There is now substantial uncertainty about how sanctions are affecting life in Moscow and St. Petersburg. The frigid deprivation associated with the Cold War has clearly receded; ordinary citizens are no longer living amid universally empty shops and the same level of overt ideological control. Yet much has also remained unchanged. State repression now rests more on authoritarian control of hierarchy and order than on explicit ideology, but the coercion used against those who attract official attention remains severe. Before the full-scale invasion of Ukraine, the most sensitive subjects in public speech were challenges to the regime’s control over its federal subjects and questions about the legitimacy of the regime and its rulers. Especially risky were criticisms of the wars in Chechnya, Georgia, Moldova, and Abkhazia, as well as scrutiny of President Vladimir Putin’s personal life and finances, or those of his inner circle. Other complaints were often tolerated.
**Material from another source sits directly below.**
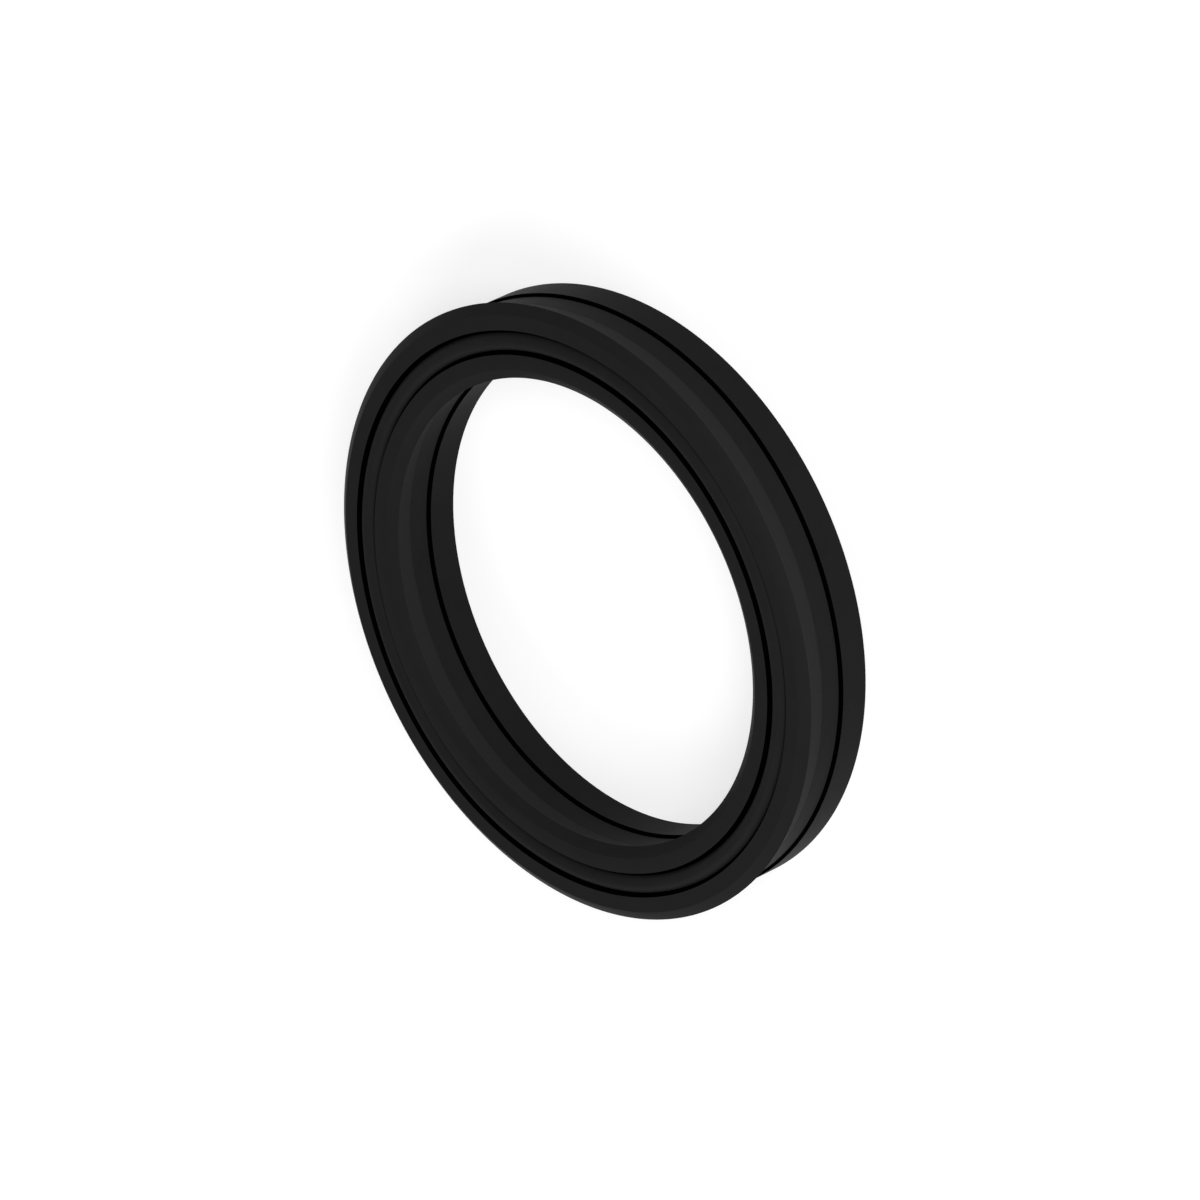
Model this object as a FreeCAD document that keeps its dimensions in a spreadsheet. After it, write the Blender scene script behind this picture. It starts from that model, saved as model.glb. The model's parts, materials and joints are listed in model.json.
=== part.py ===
# Piston rod seal: one moulded rubber ring of symmetric U section, in millimetres.
# The ring lies on its heel. +Z is its axis and points from the heel to the lips,
# and the origin is on the axis, in the plane of the heel face.

import FreeCAD, Part
import math
import os
import Sketcher

NODE = "seal_ring"

# alias, millimetres, what it measures
SIZES = (
    ("rod_diameter", 40.0, "the rod that the inner lip wipes"),
    ("gland_depth", 5.0, "from the rod out to the bottom of the gland"),
    ("seal_height", 7.42, "from the heel face to the flat tops of the lips"),
    ("heel_height", 2.53, "the band that closes the gap behind the seal"),
    ("heel_clearance", 0.025, "from the heel band to the rod, and to the gland"),
    ("heel_slot_width", 0.32, "slot between the heel band and the waist"),
    ("heel_slot_depth", 0.6, "from the waist in to that slot's floor"),
    ("waist_relief", 0.21, "how far the waist stands back from the heel band"),
    ("lip_overhang", 0.59, "how far a relaxed lip stands past the gland, each side"),
    ("lip_bevel_height", 0.61, "from a lip's sealing edge up to its flat top"),
    ("lip_flank_height", 2.1, "from the foot of a lip's flank up to its sealing edge"),
    ("lip_slot_width", 0.275, "slot between a lip and the middle rib"),
    ("lip_slot_depth", 3.0, "from the lips' flat tops down to that slot's floor"),
    ("rib_width", 1.44, "middle rib, from slot to slot"),
    ("rib_dome_height", 0.45, "from the rib's upper corners to the crown of its round top"),
    ("rib_rise", 0.08, "how far that crown stands above the lips' flat tops"),
)

# lengths in the section that take more than one size: half widths are about the mean radius
MEAN_RADIUS = "sizes.rod_diameter / 2 + sizes.gland_depth / 2"
HEEL_HALF_WIDTH = "sizes.gland_depth / 2 - sizes.heel_clearance"
LIP_HALF_WIDTH = "sizes.gland_depth / 2 + sizes.lip_overhang"
RIB_HALF_WIDTH = "sizes.rib_width / 2"
DOME_RADIUS = "sizes.rib_dome_height / 2 + sizes.rib_width ^ 2 / (8 * sizes.rib_dome_height)"
DOME_CENTRE_HEIGHT = "sizes.seal_height + sizes.rib_rise - (%s)" % DOME_RADIUS

# one half of the section, in order from the heel face round to the rib's upper corner
HALF_SECTION = (
    "heel_wall", "heel_ledge", "heel_slot_floor", "heel_slot_roof", "waist", "flank",
    "bevel", "lip_top", "lip_wall", "lip_slot_floor", "rib_wall",
)
UPRIGHT = ("heel_wall", "heel_slot_floor", "waist", "lip_wall", "rib_wall")
LEVEL = ("heel_ledge", "heel_slot_roof", "lip_top", "lip_slot_floor")

# the numbers of a line's two ends and an arc's centre, then the section's own x axis and origin
START, END, CENTRE = 1, 2, 3
X_AXIS = -1
ORIGIN = (-1, START)

OUTER, INNER = 1, -1
FULL_TURN = 360.0


def make_sheet(document):
    sheet = document.addObject("Spreadsheet::Sheet", "sizes")
    for row, (alias, millimetres, meaning) in enumerate(SIZES, start=1):
        sheet.set("A%d" % row, meaning)
        sheet.set("B%d" % row, str(millimetres))
        sheet.setAlias("B%d" % row, alias)
    document.recompute()
    return sheet


def origin_part(body, role):
    return next(feature for feature in body.Origin.OriginFeatures if feature.Role == role)


def constrain(section, kind, *references):
    return section.addConstraint(Sketcher.Constraint(kind, *references))


def dimension(section, kind, first, second, expression):
    """Sets the distance between two points along x or y, positive whichever way they were drawn."""
    gap = section.getPoint(*second) - section.getPoint(*first)
    drawn = gap.x if kind == "DistanceX" else gap.y
    if drawn < 0:
        first, second = second, first
    number = constrain(section, kind, *first, *second, abs(drawn))
    section.setExpression("Constraints[%d]" % number, expression)


def draw_half(section, sheet, side):
    """Draws the outer or the inner half of the section, and returns its segments by name."""
    middle = sheet.rod_diameter / 2 + sheet.gland_depth / 2
    heel = sheet.gland_depth / 2 - sheet.heel_clearance
    waist = heel - sheet.waist_relief
    slot_floor = waist - sheet.heel_slot_depth
    slot_roof = sheet.heel_height + sheet.heel_slot_width
    lip = sheet.gland_depth / 2 + sheet.lip_overhang
    lip_edge = sheet.seal_height - sheet.lip_bevel_height
    lip_slot_floor = sheet.seal_height - sheet.lip_slot_depth
    rib = sheet.rib_width / 2
    mouth = rib + sheet.lip_slot_width
    rib_corner = sheet.seal_height + sheet.rib_rise - sheet.rib_dome_height

    corners = (
        (heel, 0), (heel, sheet.heel_height), (slot_floor, sheet.heel_height),
        (slot_floor, slot_roof), (waist, slot_roof), (waist, lip_edge - sheet.lip_flank_height),
        (lip, lip_edge), (waist, sheet.seal_height), (mouth, sheet.seal_height),
        (mouth, lip_slot_floor), (rib, lip_slot_floor), (rib, rib_corner),
    )
    points = [FreeCAD.Vector(middle + side * across, height, 0) for across, height in corners]
    return {
        name: section.addGeometry(Part.LineSegment(before, after), False)
        for name, before, after in zip(HALF_SECTION, points, points[1:])
    }


def constrain_half(section, half, foot):
    """Joins one half of the section end to end and ties it to the sizes and to the middle's foot."""
    first = {name: (segment, START) for name, segment in half.items()}
    last = {name: (segment, END) for name, segment in half.items()}

    for before, after in zip(HALF_SECTION, HALF_SECTION[1:]):
        constrain(section, "Coincident", *last[before], *first[after])
    for name in UPRIGHT:
        constrain(section, "Vertical", half[name])
    for name in LEVEL:
        constrain(section, "Horizontal", half[name])
    constrain(section, "Vertical", *last["waist"], *last["bevel"])

    dimension(section, "DistanceX", foot, first["heel_wall"], HEEL_HALF_WIDTH)
    dimension(section, "DistanceY", first["heel_wall"], last["heel_wall"], "sizes.heel_height")
    dimension(section, "DistanceY", last["heel_wall"], first["waist"], "sizes.heel_slot_width")
    dimension(section, "DistanceX", last["heel_wall"], first["waist"], "sizes.waist_relief")
    dimension(section, "DistanceX", last["heel_ledge"], first["waist"], "sizes.heel_slot_depth")
    dimension(section, "DistanceX", foot, last["flank"], LIP_HALF_WIDTH)
    dimension(section, "DistanceY", foot, last["bevel"], "sizes.seal_height")
    dimension(section, "DistanceY", last["flank"], last["bevel"], "sizes.lip_bevel_height")
    dimension(section, "DistanceY", first["flank"], last["flank"], "sizes.lip_flank_height")
    dimension(section, "DistanceY", last["lip_wall"], first["lip_wall"], "sizes.lip_slot_depth")
    dimension(section, "DistanceX", last["lip_wall"], first["rib_wall"], "sizes.lip_slot_width")
    dimension(section, "DistanceX", foot, first["rib_wall"], RIB_HALF_WIDTH)


def make_section(body, sheet):
    """The seal's section in the XZ plane: x is the distance from the axis, y the height above the heel."""
    section = body.newObject("Sketcher::SketchObject", "section")
    section.AttachmentSupport = (origin_part(body, "XZ_Plane"), [""])
    section.MapMode = "FlatFace"

    outer = draw_half(section, sheet, OUTER)
    inner = draw_half(section, sheet, INNER)
    outer_foot = section.getPoint(outer["heel_wall"], START)
    inner_foot = section.getPoint(inner["heel_wall"], START)
    outer_corner = section.getPoint(outer["rib_wall"], END)
    inner_corner = section.getPoint(inner["rib_wall"], END)
    crown = (outer_corner + inner_corner) / 2 + FreeCAD.Vector(0, sheet.rib_dome_height, 0)

    heel_face = section.addGeometry(Part.LineSegment(inner_foot, outer_foot), False)
    dome = section.addGeometry(Part.Arc(outer_corner, crown, inner_corner), False)
    dome_centre = section.getPoint(dome, CENTRE)
    foot = FreeCAD.Vector(dome_centre.x, 0, 0)
    middle = section.addGeometry(Part.LineSegment(foot, dome_centre), True)

    constrain(section, "PointOnObject", middle, START, X_AXIS)
    constrain(section, "Vertical", middle)
    dimension(section, "DistanceX", ORIGIN, (middle, START), MEAN_RADIUS)

    constrain(section, "PointOnObject", heel_face, START, X_AXIS)
    constrain(section, "Horizontal", heel_face)
    constrain(section, "Coincident", heel_face, START, inner["heel_wall"], START)
    constrain(section, "Coincident", heel_face, END, outer["heel_wall"], START)
    constrain_half(section, outer, (middle, START))
    constrain_half(section, inner, (middle, START))

    constrain(section, "Coincident", dome, START, outer["rib_wall"], END)
    constrain(section, "Coincident", dome, END, inner["rib_wall"], END)
    constrain(section, "Coincident", dome, CENTRE, middle, END)
    dimension(section, "DistanceY", (middle, START), (dome, CENTRE), DOME_CENTRE_HEIGHT)
    radius = constrain(section, "Radius", dome, outer_corner.distanceToPoint(dome_centre))
    section.setExpression("Constraints[%d]" % radius, DOME_RADIUS)
    return section


def make_ring(document, sheet):
    """Turns the section round the axis into the one solid of the seal."""
    body = document.addObject("PartDesign::Body", NODE)
    body.Label = NODE
    section = make_section(body, sheet)
    document.recompute()
    if section.solve() != 0 or not section.FullyConstrained:
        raise RuntimeError("the section isn't fully constrained")

    turned = body.newObject("PartDesign::Revolution", "turned_section")
    turned.Profile = section
    turned.ReferenceAxis = (origin_part(body, "Z_Axis"), [""])
    turned.Angle = FULL_TURN
    body.Tip = turned
    document.recompute()
    return body


def check(document, ring, sheet):
    for thing in document.Objects:
        if "Invalid" in thing.State or "Error" in thing.State:
            raise RuntimeError("%s failed: %s" % (thing.Label, thing.State))
    shape = ring.Shape
    if shape.isNull() or not shape.isValid() or len(shape.Solids) != 1:
        raise RuntimeError("%s isn't one valid solid" % ring.Label)

    # a section that was turned the whole way holds its area times the way that its middle goes
    swept = math.pi * (sheet.rod_diameter + sheet.gland_depth) * Part.Face(ring.Tip.Profile[0].Shape).Area
    if not math.isclose(shape.Volume, swept, rel_tol=1e-4):
        raise RuntimeError("%s holds %.1f mm3 and not %.1f" % (ring.Label, shape.Volume, swept))


document = FreeCAD.newDocument("piston_rod_seal")
sheet = make_sheet(document)
ring = make_ring(document, sheet)
check(document, ring, sheet)

os.makedirs("parts", exist_ok=True)
ring.Shape.exportStep("parts/%s.step" % ring.Label)
box = ring.Shape.optimalBoundingBox()
print("%s: %.2f mm across, %.2f mm high, %.1f mm3" % (ring.Label, box.XLength, box.ZLength, ring.Shape.Volume))
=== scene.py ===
import json
import math

import bpy
from mathutils import Matrix, Vector


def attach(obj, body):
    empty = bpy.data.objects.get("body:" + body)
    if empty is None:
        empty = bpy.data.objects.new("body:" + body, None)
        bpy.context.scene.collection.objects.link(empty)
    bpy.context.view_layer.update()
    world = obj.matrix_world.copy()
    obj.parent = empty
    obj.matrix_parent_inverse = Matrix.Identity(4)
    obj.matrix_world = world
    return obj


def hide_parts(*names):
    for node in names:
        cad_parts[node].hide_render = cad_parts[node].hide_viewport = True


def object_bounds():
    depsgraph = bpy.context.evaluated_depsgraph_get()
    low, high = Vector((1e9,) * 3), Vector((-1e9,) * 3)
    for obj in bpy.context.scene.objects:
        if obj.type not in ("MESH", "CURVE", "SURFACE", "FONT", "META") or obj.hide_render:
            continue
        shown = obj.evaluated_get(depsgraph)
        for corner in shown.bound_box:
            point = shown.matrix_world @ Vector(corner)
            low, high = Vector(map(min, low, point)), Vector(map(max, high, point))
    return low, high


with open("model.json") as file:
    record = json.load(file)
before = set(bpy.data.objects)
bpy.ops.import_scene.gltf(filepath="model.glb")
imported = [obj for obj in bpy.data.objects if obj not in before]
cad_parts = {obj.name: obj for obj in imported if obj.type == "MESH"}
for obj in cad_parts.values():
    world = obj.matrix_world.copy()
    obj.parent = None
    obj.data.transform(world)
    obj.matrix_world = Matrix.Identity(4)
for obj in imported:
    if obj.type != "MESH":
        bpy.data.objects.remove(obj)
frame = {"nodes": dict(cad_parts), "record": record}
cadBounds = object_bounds()
mm = 0.001
quarterTurn = math.pi / 2
print("frame loaded:", sorted(frame["nodes"]))

# the rubber ring: heights and widths in mm, half widths counted from the ring's mean radius
mounts = {mount["name"]: mount["dims"] for mount in frame["record"]["mounts"]}
boreRadius = mounts["rod_bore"]["r_mm"]
glandRadius = mounts["gland_fit"]["r_mm"]
meanRadius = (boreRadius + glandRadius) / 2
waistRelief = 0.21              # mm that the waist stands back from the heel band
ring = {
    "meanRadius": meanRadius,
    "heelHalf": glandRadius - meanRadius,
    "heelTop": 2.53,
    "heelSlotTop": 2.85,
    "heelSlotDepth": 0.6,
    "waistHalf": glandRadius - meanRadius - waistRelief,
    "flankFoot": mounts["gland_fit"]["length_mm"],
    "lipEdge": 6.81,
    "lipHalf": cadBounds[1].x / mm - meanRadius,
    "lipTop": 7.42,
    "lipSlotWidth": 0.275,
    "lipSlotDepth": 3.0,
    "ribHalf": 0.72,
    "domeHeight": 0.45,
    "crown": cadBounds[1].z / mm,
    "edgeRounding": 0.012,      # a moulded edge is never quite sharp
    "roundedFrom": 19,          # degrees that two walls turn by before their edge is rounded
    "domeSteps": 14,
    "turnSteps": 360,
    "roundingSteps": 3,
    "largeFaceWeight": 100,     # lets the large faces keep their own shading beside a rounded edge
    "weld": 0.001,              # mm within which points are merged
}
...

In the major cities, central streets are (relatively) clean, historic buildings are restored, and newer structures have been built. Outside the city centres, however, vast districts of Soviet-era apartment blocks still dominate the landscape, built to draw labour from farms and outlying regions into the cities, as discussed in the report:  "Introduction to an Asynchronous Enforced Federation of Republics, Krais, and Oblasts."

Across these post-Soviet urban spaces, including in Ukraine, older generations often tend toward passivity, while younger people more often orient themselves toward material success and visible upward mobility. All of this helps explain Putin’s durability at the polls, even before he consolidated control over the electoral machinery itself. Among the core questions of this profile, therefore, are whether the federation is a repressive state, how repressive it is, whether non-violent internal political challenges are a serious concern for the Kremlin, whether any safe civic space remains, and what forms of danger define daily life in these societies.